DATA LINES:
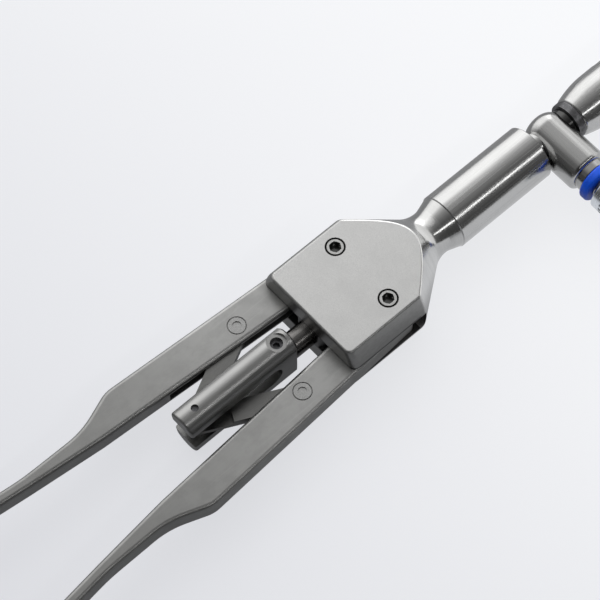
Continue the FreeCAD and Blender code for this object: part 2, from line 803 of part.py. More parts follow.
def make_shaft_tube():
    rear = tube_seat + fitted_gap
    shoulder = knob_front + tube_shoulder_ahead
    tube = bar_x(tube_seat_radius, rear, shoulder).fuse(bar_x(tube_radius, shoulder, clevis_rear))
    return tube.cut(bar_x(tube_bore_radius, rear - past, clevis_rear + past))


# Jaws and what drives them

def make_jaw_clevis():
    plug_rear = clevis_rear - clevis_plug_length
    clevis = bar_x(tube_radius, clevis_rear + fitted_gap, clevis_front)
    rims = [edge for edge in clevis.Edges if abs(edge.BoundBox.XMin - clevis_front) < 1e-4]
    clevis = clevis.makeChamfer(clevis_front_chamfer, rims)
    clevis = clevis.fuse(bar_x(tube_bore_radius - fitted_gap, plug_rear, clevis_rear + fitted_gap))
    clevis = clevis.removeSplitter()
    slot_half = jaw_half_width + side_gap
    slot_rear = clevis_rear - clevis_slot_extra
    high = tube_radius
    clevis = clevis.cut(block(slot_rear, clevis_front + past, -slot_half, slot_half, -high, high))
    clevis = clevis.cut(bar_x(rod_radius + running_gap, plug_rear - past, slot_rear + past))
    hole = bar_y(jaw_pin_radius + fitted_gap, -tube_radius, tube_radius, jaw_pivot_x, 0.0)
    return clevis.cut(hole)


def make_jaw_pivot_pin():
    pin = bar_y(jaw_pin_radius, -tube_radius, tube_radius, jaw_pivot_x, 0.0)
    reach = 2.0 * jaw_pin_radius
    return pin.common(bar_x(tube_radius, jaw_pivot_x - reach, jaw_pivot_x + reach))


def cam_slot():
    """Slot that follows the drive pin in the frame of the upper jaw, pivot at the origin."""
    path = []
    for share in (0.0, 0.5, 1.0):
        angle = math.radians(jaw_open_angle * (1.0 - share))
        behind = drive_pin_behind + slider_travel * share
        path.append(vec(-behind * math.cos(angle), 0.0, behind * math.sin(angle)))
    arc = Part.Arc(path[0], path[1], path[2])
    centre = arc.toShape().Curve.Center
    half_width = drive_pin_radius + running_gap
    sides = []
    for shift in (-half_width, half_width):
        sides.append([centre + (p - centre) * (1.0 + shift / (p - centre).Length) for p in path])
    start_along = (path[0] - path[1]).normalize() * half_width
    end_along = (path[2] - path[1]).normalize() * half_width
    near = sides[0]
    far = sides[1]
    wire = Part.Wire([
        Part.Arc(near[0], near[1], near[2]).toShape(),
        Part.Arc(near[2], path[2] + end_along, far[2]).toShape(),
        Part.Arc(far[2], far[1], far[0]).toShape(),
        Part.Arc(far[0], path[0] + start_along, near[0]).toShape()])
    slot = Part.Face(wire).extrude(vec(0.0, 2.0 * (jaw_half_width + past), 0.0))
    slot.translate(vec(0.0, -jaw_half_width - past, 0.0))
    return slot


def make_upper_jaw():
    tail_inner = tang_half_thickness + side_gap
    hub = bar_y(jaw_hub_radius, tail_inner, jaw_half_width)
    low = -jaw_tail_below
    tail = block(-jaw_tail_length, 0.0, tail_inner, jaw_half_width, low, jaw_tail_above)
    arm_to_head = block(0.0, jaw_head_start, tail_inner, jaw_half_width, jaw_face_gap, jaw_hub_radius)
    side_face = Part.Face(Part.makePolygon([
        vec(jaw_head_start, -jaw_half_width, jaw_face_gap),
        vec(jaw_length, -jaw_half_width, jaw_face_gap),
        vec(jaw_length, -jaw_half_width, jaw_tip_height),
        vec(jaw_head_start, -jaw_half_width, jaw_root_height),
        vec(jaw_head_start, -jaw_half_width, jaw_face_gap)]))
    head = side_face.extrude(vec(0.0, 2.0 * jaw_half_width, 0.0))
    plan = plate([
        (jaw_head_start - past, -jaw_half_width, 0.0),
        (jaw_length, -jaw_tip_half_width, jaw_tip_round),
        (jaw_length, jaw_tip_half_width, jaw_tip_round),
        (jaw_head_start - past, jaw_half_width, 0.0)], 0.0, jaw_root_height + past)
    head = head.common(plan)
    jaw = hub.fuse(tail).fuse(arm_to_head).fuse(head).removeSplitter()
    groove_start = jaw_length / 2.0
    groove = block(groove_start, jaw_length + past, -jaw_groove_half_width, jaw_groove_half_width, 0.0,
                   jaw_face_gap + jaw_groove_depth)
    jaw = jaw.cut(groove)
    jaw = jaw.cut(bar_y(jaw_pin_radius + running_gap, -jaw_half_width - past, jaw_half_width + past))
    jaw = jaw.cut(cam_slot())
    jaw.rotate(ORIGIN, ALONG_Y, -jaw_open_angle)
    jaw.translate(vec(jaw_pivot_x))
    return jaw


def make_lower_jaw():
    jaw = make_upper_jaw()
    jaw.rotate(vec(jaw_pivot_x), ALONG_X, 180.0)
    return jaw


def make_drive_pin():
    x = jaw_pivot_x - drive_pin_behind
    return bar_y(drive_pin_radius, -jaw_half_width, jaw_half_width, x, 0.0)


def make_pull_rod():
    head_rear = swivel_cavity_rear + side_gap
    head_front = head_rear + swivel_head_length
    neck_front = journal_rear + swivel_neck_past_journal
    rod_front = jaw_pivot_x - drive_pin_behind - tang_behind_pin
    rod = bar_x(swivel_head_radius, head_rear, head_front)
    rod = rod.fuse(bar_x(swivel_neck_radius, head_front, neck_front))
    return rod.fuse(bar_x(rod_radius, neck_front, rod_front)).removeSplitter()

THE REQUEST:
From the top of the listing above, restate each line word for word up to and including the line with "# Jaws and what drives them"; add nothing else.

ANSWER TO THIS PROBLEM:
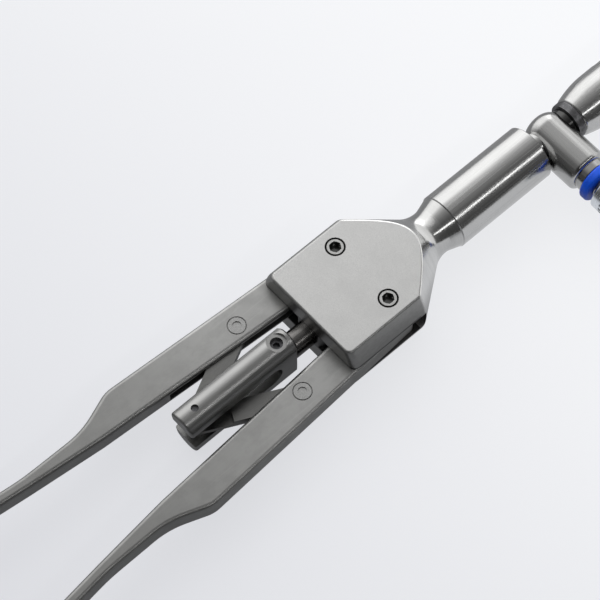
Continue the FreeCAD and Blender code for this object: part 2, from line 803 of part.py. More parts follow.
def make_shaft_tube():
    rear = tube_seat + fitted_gap
    shoulder = knob_front + tube_shoulder_ahead
    tube = bar_x(tube_seat_radius, rear, shoulder).fuse(bar_x(tube_radius, shoulder, clevis_rear))
    return tube.cut(bar_x(tube_bore_radius, rear - past, clevis_rear + past))


# Jaws and what drives them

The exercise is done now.